Inside their locker room on Sunday night, LSU's players gathered around coach Paul Mainieri.
The Tigers had lost to Florida State, swept out of the super regional and falling short of the College World Series. Many of them collapsed onto the ground when the Seminoles scored the winning run in the 12th inning. They sniffled as Mainieri spoke.
“When you put so much into something, that’s what makes it hurt so much,” Mainieri said. “If you don’t care, then it doesn’t affect you. I think the world’s a better place when you really care about something, when you want to put yourself into it so much that it brings you to tears.
"I think that’s a wonderful thing. Right now it doesn’t feel like a wonderful thing. It’s a wonderful thing that you care so much that it brings the emotion out of you.”
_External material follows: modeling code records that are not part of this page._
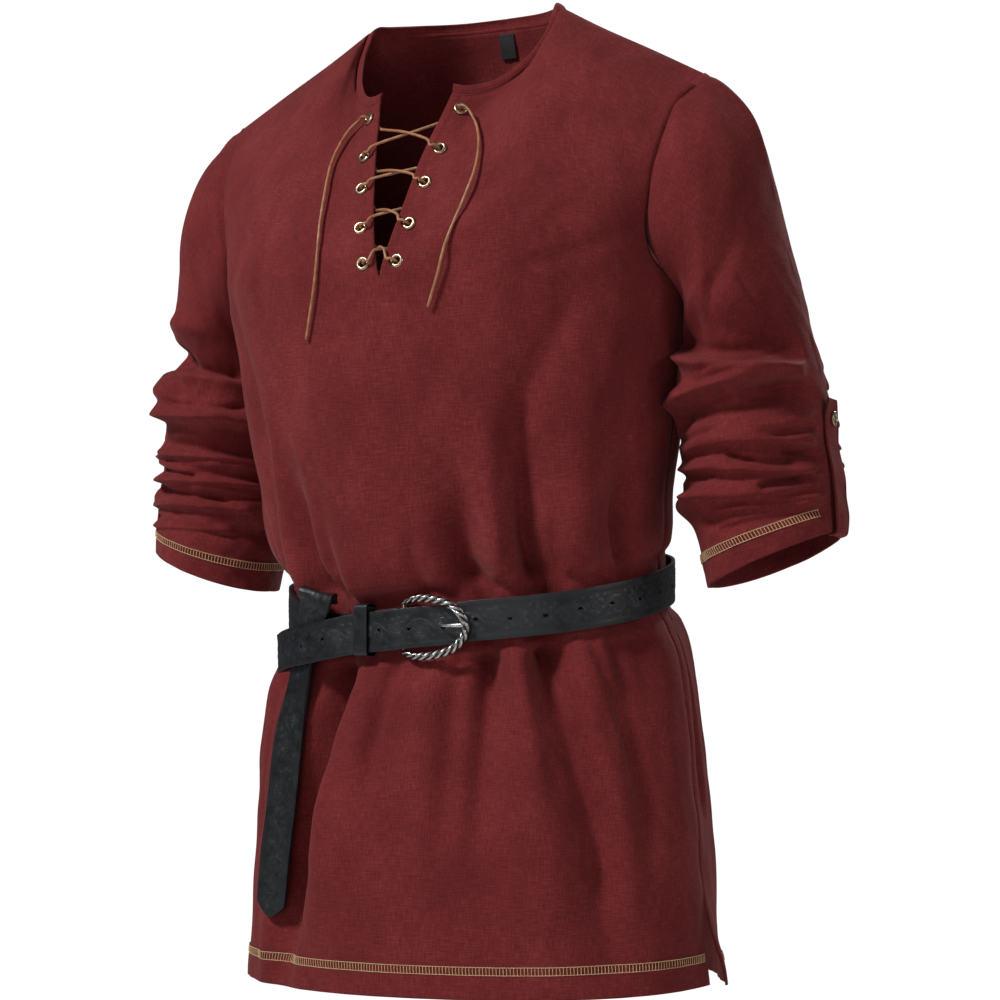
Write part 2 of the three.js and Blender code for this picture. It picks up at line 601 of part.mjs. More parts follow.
// Eyelets: five a side, along the slit
const EYELET_HEIGHTS = [-90, -123, -150, -182, -210];
const eyeletPlaces = { left: [], right: [] };
for (const [side, sign] of [['left', 1], ['right', -1]]) {
  for (const z of EYELET_HEIGHTS) {
    eyeletPlaces[side].push(chestPlace(sign * (slitHalfWidth(z) + EYELET_INSET), z));
  }
}
function standing(geometry, place) {
  const turn = new THREE.Quaternion().setFromUnitVectors(vec(0, 1, 0), place.out);
  return geometry.applyQuaternion(turn).translate(place.at.x, place.at.y, place.at.z);
}
const eyeletProfile = [
  [EYELET.hole, -EYELET.behind],
  [EYELET.barrel, -EYELET.behind],
  [EYELET.barrel, EYELET.lift],
  [EYELET.flange, EYELET.lift],
  [EYELET.flange - 1.2, EYELET.lift + EYELET.rise],
  [EYELET.hole, EYELET.lift + EYELET.rise * 0.6],
].map(([r, y]) => new THREE.Vector2(r, y));
eyeletProfile.push(eyeletProfile[0].clone());
let frontSolid = solid(clothWall('front_panel', CLOTH));
for (const side of ['left', 'right']) {
  eyeletPlaces[side].forEach((place, i) => {
    const ring = standing(new THREE.LatheGeometry(eyeletProfile, 10), place);
    addMesh(`eyelet_${side}_${i + 1}`, ring, 'brass');
    const punch = standing(new THREE.CylinderGeometry(EYELET.cut, EYELET.cut, 12, 8), place);
    frontSolid = frontSolid.subtract(solid(punch));
  });
}
addMesh('front_panel', fromSolid(frontSolid), 'cloth');
for (const piece of ['back_panel', 'sleeve_left', 'sleeve_right', 'neckband']) {
  addMesh(piece, clothWall(piece, CLOTH), 'cloth');
}

// A route whose rings fall on its own listed places
class Route extends THREE.CatmullRomCurve3 {
  getPointAt(t, target) {
    return this.getPoint(t, target);
  }
  getTangentAt(t, target) {
    return this.getTangent(t, target);
  }
}
function roundSection(radius, sides) {
  const section = new THREE.Shape();
  for (let i = 0; i < sides; i++) {
    const a = (2 * Math.PI * i) / sides;
    if (i === 0) section.moveTo(radius, 0);
    else section.lineTo(radius * Math.cos(a), radius * Math.sin(a));
  }
  section.closePath();
  return section;
}
function sweep(section, route, steps) {
  const geometry = new THREE.ExtrudeGeometry(section, { steps, extrudePath: route, curveSegments: 1 });
  geometry.clearGroups();
  return fromSolid(solid(geometry));
}
function cord(places, radius, steps) {
  return sweep(roundSection(radius, 8), new Route(places, false, 'catmullrom', 0.5), steps);
}

// Lacing: one lace from the first eyelet on each side down to the fifth, crossing in the slit.
// It dips through each eyelet from the front and comes back from behind the slit's edge.
const EYELET_PASS = [
  { inwards: 7, out: 4.5, rise: 1 },
  { inwards: 3.6, out: 4.6, rise: 0.6 },
  { inwards: 1, out: 1.7, rise: 0.1 },
  { inwards: 0.8, out: -1.6, rise: 0 },
  { inwards: 2.2, out: -4, rise: 0 },
];
const EXIT_SHARES = [0.25, 0.42, 0.48, 0.5];
const LINK_DEPTH = -4.9;
function offPlace(place, inwards, out, up) {
  return place.at.clone().addScaledVector(place.inwards, inwards)
    .addScaledVector(place.out, out).addScaledVector(place.up, up);
}
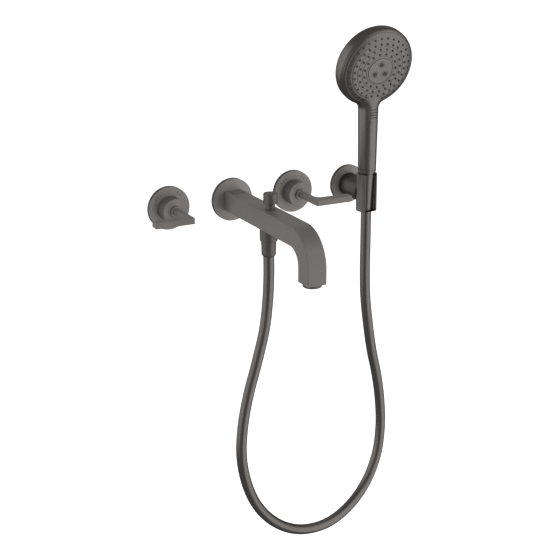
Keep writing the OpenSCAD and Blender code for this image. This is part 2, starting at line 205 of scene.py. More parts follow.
def prism(name, outline, low, high, place, bevel, smooth_angle=35, segments=3):
    """An outline in the XY plane extruded from low to high, with softened edges, then put in place."""
    count = len(outline)
    vertices = [place @ Vector((x, y, z)) for z in (low, high) for x, y in outline]
    faces = [tuple(range(count)), tuple(range(2 * count - 1, count - 1, -1))]
    faces += [(k, (k + 1) % count, count + (k + 1) % count, count + k) for k in range(count)]
    piece = add_object(name, vertices, faces, smooth_angle)
    return flat_faces(soften(piece, bevel, segments, smooth_angle))


def soften(piece, width, segments, angle):
    """Rounds the sharp edges of a piece."""
    bevel = piece.modifiers.new("soft_edges", "BEVEL")
    bevel.width = width * MM
    bevel.segments = segments
    bevel.limit_method = "ANGLE"
    bevel.angle_limit = math.radians(angle)
    return piece


def side_faces(rings, count):
    """The faces between rings of count points each, one ring after another."""
    faces = []
    for i in range(rings - 1):
        for k in range(count):
            n = (k + 1) % count
            faces.append((i * count + k, i * count + n, (i + 1) * count + n, (i + 1) * count + k))
    return faces


def tube_faces(rings, count):
    """The faces of a tube of rings, closed at both ends."""
    last = (rings - 1) * count
    ends = [tuple(range(count)), tuple(range(last + count - 1, last - 1, -1))]
    return side_faces(rings, count) + ends


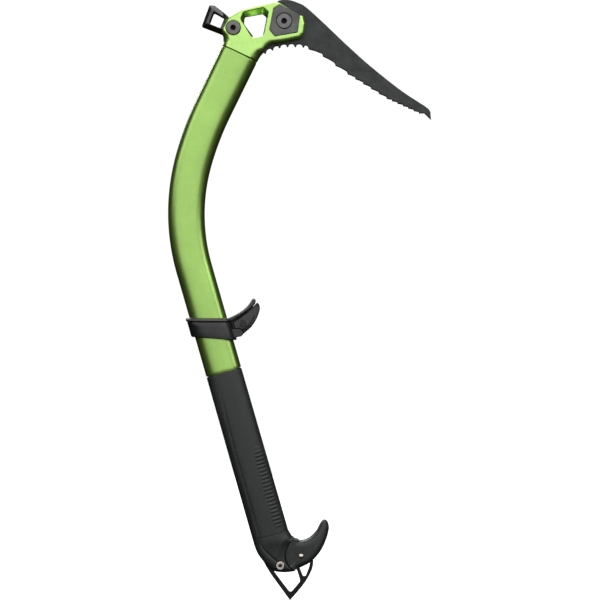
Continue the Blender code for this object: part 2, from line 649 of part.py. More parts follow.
def swept_slot():
    """Space the spike's plate takes up inside the hook as the hook folds by FANG_FOLD."""
    outline = [(-22.0, LUG_RADIUS + 1.0), (0.0, LUG_RADIUS + 1.0)]
    margin = 4.0
    for x, z in reversed(SPIKE_FRONT[1:]):
        reach = math.hypot(x, z) + 0.5
        angle = math.atan2(z, x) + math.radians(FANG_FOLD + margin)
        outline.append((reach * math.cos(angle), reach * math.sin(angle)))
    return outline + [(34.0, 0.0), (30.0, -30.0), (-22.0, -30.0)]


def build_fang(finish, parent):
    """Folding finger hook, forked round the spike's lug."""
    tip_side = smooth(list(reversed(FANG_BACK)) + list(reversed(FANG_FINGER_SIDE)), 3)
    outline = tip_side + knuckle(0, 243)

    def half_at(x, z):
        reach = max(0.0, math.hypot(x, z) - 16.0) / 20.0
        return FANG_HALF - 2.2 * min(1.0, reach)

    bm = prism(outline, -FANG_HALF, FANG_HALF)
    narrow(bm, FANG_HALF, half_at)
    fang = add("fang", bm, finish, parent)
    bevel(fang, 2.2, 2, 50)
    combine(fang, prism(swept_slot(), -FANG_SLOT_HALF, FANG_SLOT_HALF))
    combine(fang, drum(PIN_RADIUS + 0.1, -12, 12))
    return fang


def build_butt_hardware(steel, parent, fang_parent):
    """Pommel bolt and nut, the hook's pin and its two friction washers."""
    socket_bolt("pommel_bolt", steel, parent, POMMEL_BOLT, (3.5, -9.2, -6.6), 1.9, 8.4, (1.8, 1.6))
    ring_nut("pommel_nut", steel, parent, POMMEL_BOLT, 3.5, 2.2, 6.6, 9.0, 6)
    pin = [(0, -FANG_HALF - 0.2), (1.6, -FANG_HALF - 0.2), (PIN_RADIUS, -FANG_HALF + 0.2),
           (PIN_RADIUS, FANG_HALF - 0.2), (1.6, FANG_HALF + 0.2), (0, FANG_HALF + 0.2)]
    add("fang_pin", turned(pin), steel, fang_parent)
    for name, side in (("fang_washer_near", -1), ("fang_washer_far", 1)):
        near, far = sorted((side * (SPIKE_HALF + 0.2), side * (FANG_SLOT_HALF - 0.2)))
        ring_nut(name, steel, fang_parent, (0, 0), 5.0, PIN_RADIUS + 0.15, near, far)


def clear_scene():
    for old in list(bpy.data.objects):
        bpy.data.objects.remove(old, do_unlink=True)


def build_ice_axe():
    green = material("green_anodised", (0.33, 0.56, 0.10), 0.32, 0.85)
    black_steel = material("black_steel", (0.045, 0.045, 0.045), 0.48, 0.7)
    grey_steel = material("grey_steel", (0.13, 0.13, 0.13), 0.42, 0.7)
    bright_steel = material("bright_steel", (0.45, 0.43, 0.42), 0.30, 1.0)
    bolt_steel = material("bolt_steel", (0.20, 0.19, 0.19), 0.40, 0.8)
    rubber = material("grip_rubber", (0.028, 0.030, 0.030), 0.70, 0.0)
    nylon = material("black_nylon", (0.035, 0.036, 0.038), 0.50, 0.0)
    alloy = material("plain_alloy", (0.55, 0.55, 0.56), 0.45, 0.9)

    head_group = group("head_group", PICK_BOLT)
    butt_group = group("butt_group", FANG_PIN)
    fang_axis = group("fang_axis", FANG_PIN)
    slider = group("strike_slider", LEVER_PIN)
    lever_axis = group("strike_lever_axis", LEVER_PIN, slider)

    build_shaft(green)
    build_grip(rubber)
    build_head(green, head_group)
    build_pick(black_steel, head_group)
    build_pick_clamp(grey_steel, bolt_steel, head_group)
    build_hammer(black_steel, bolt_steel, head_group)
    build_collar(nylon, slider)
    build_lever(nylon, bolt_steel, lever_axis)
    build_end_block(alloy, butt_group)
    build_pommel(nylon, butt_group)
    build_spike(black_steel, butt_group)
    build_fang(nylon, fang_axis)
    build_butt_hardware(bright_steel, butt_group, fang_axis)
    bpy.context.view_layer.update()


clear_scene()
build_ice_axe()
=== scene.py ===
"""Looks of the ice axe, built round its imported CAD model.

Shapes are in millimetres in the CAD model's frame and become metres when a mesh is made.
The tool stands in the XZ plane: +Z is up, +X is the pick's side and -Y is the near side.
"""

from math import atan2, ceil, copysign, cos, exp, hypot, pi, radians, sin, tan

import bmesh
import bpy
import numpy as np
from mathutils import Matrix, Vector
from mathutils.geometry import delaunay_2d_cdt


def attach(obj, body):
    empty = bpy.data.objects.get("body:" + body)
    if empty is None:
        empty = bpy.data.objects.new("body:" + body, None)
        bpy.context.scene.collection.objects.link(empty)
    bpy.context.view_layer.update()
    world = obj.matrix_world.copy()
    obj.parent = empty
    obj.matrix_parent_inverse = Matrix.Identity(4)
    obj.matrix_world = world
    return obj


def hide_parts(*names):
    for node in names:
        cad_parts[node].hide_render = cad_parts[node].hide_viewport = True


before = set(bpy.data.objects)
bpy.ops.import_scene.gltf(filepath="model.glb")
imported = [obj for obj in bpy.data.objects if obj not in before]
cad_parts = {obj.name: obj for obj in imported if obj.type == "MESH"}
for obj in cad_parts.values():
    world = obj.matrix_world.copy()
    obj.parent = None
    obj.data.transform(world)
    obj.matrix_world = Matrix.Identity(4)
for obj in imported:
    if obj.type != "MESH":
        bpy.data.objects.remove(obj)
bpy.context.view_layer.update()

MM = 0.001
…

The season had ended in misery, two wins short of LSU's goal to reach the College World Series.
Four months ago, LSU was ranked No. 1 in the country, and the Tigers spoke of their expectations to compete for a national title after a disappointing 2018 season.
But injuries riddled the pitching staff. Freshman Jaden Hill, who made the opening weekend rotation, strained his ulnar collateral ligament. He didn't pitch again after his second start. Sophomore Nick Storz never got healthy. Senior Caleb Gilbert never rediscovered his mechanics. AJ Labas and Easton McMurray, the team's only left-hander, underwent preseason surgeries.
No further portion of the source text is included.